I could go on about my discontent with the luminaries who have been chosen to represent the highest aspect of human consciousness – so please don’t invoke “star heckling” to deter me from voicing my opposition to a culture that is unable to separate the “wheat from the chaff”
best
Allow me to shape a sensible observation of Joy DeVijon: such shallow effrontery! I much prefer Joy Division.
The day we agree, I’ll begin to worry. Schnabel is better than you say, and not nearly as good as he thinks he is.
Stella, meanwhile, has brought a great deal to the table. You are wrong about him.
Baloney. As established with Anado McLauchlin here: there is no right and wrong in the land of art opinion. re Stella: his castles made of sand, slip into the sea, eventually.
Quite a polarizing article! I agree with the writer on the poor quality of JS’s works and how how ridiculous the comparison makes them feel… and personally find the writing to be one of the sharpest art-articles I’ve read in a while (and I’ve never heard of art critics – or any other decent writer for that matter – “putting their emotions aside” to write, either).

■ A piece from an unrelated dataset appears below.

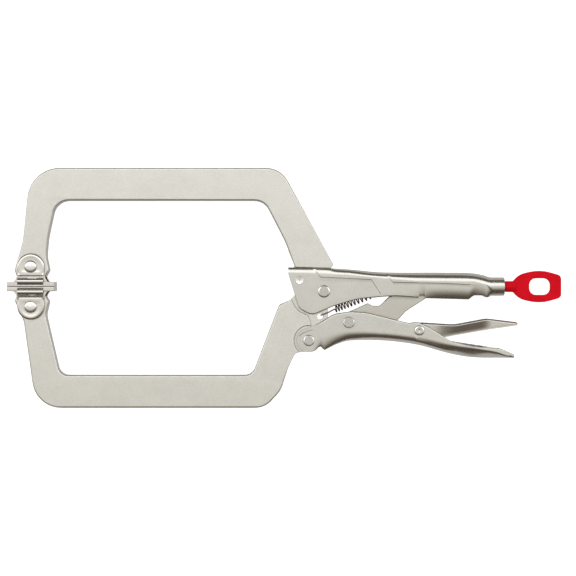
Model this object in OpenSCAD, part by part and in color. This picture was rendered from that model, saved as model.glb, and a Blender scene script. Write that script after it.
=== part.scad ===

It’s obvious to me that the feeling of JS being a self-proclaimed, empty, pompous genius with an Ubuesque personality and no hint of humor regarding himself is what the show is blatantly about in the eyes of any decent art aficionado and critic (and therefore lacking the spark of fantasy and genius that people like David Lynch or Dali show).
word
This is a fascinating article about a fascinating exhibition. Thanks for writing it.
you are welcome.
Thank you for calling out the Emperor’s New Clothes problem which was heavily escalated by Schnabel and the NYC 80’s Art World dealers and whores, all of which brought us to where we are now, which is to say, still overlooking the myriad authentic artists in our midst, while fawning over the fame-game players and pseudo-artists who perpetuate a production line mentality for collector-investors, as if any of them have any clue at this point what real life is, at all, for the rest of us. Schabel once again transparently, self-aggrandizingly tries to assert himself into the history cannon with the true masters, but it seems like it backfired and actually shows how little his paintings hold up. But I guess if you have enough money (and ego) you can buy your way into anything. Meanwhile the truly real artists out there will humbly go on, knowing their work speaks for itself. Nothing wrong with some negative critique, especially when warranted, thanks JN.
you are welcome. well stated.
Seems like the comment section is being influenced by some of that macho excess.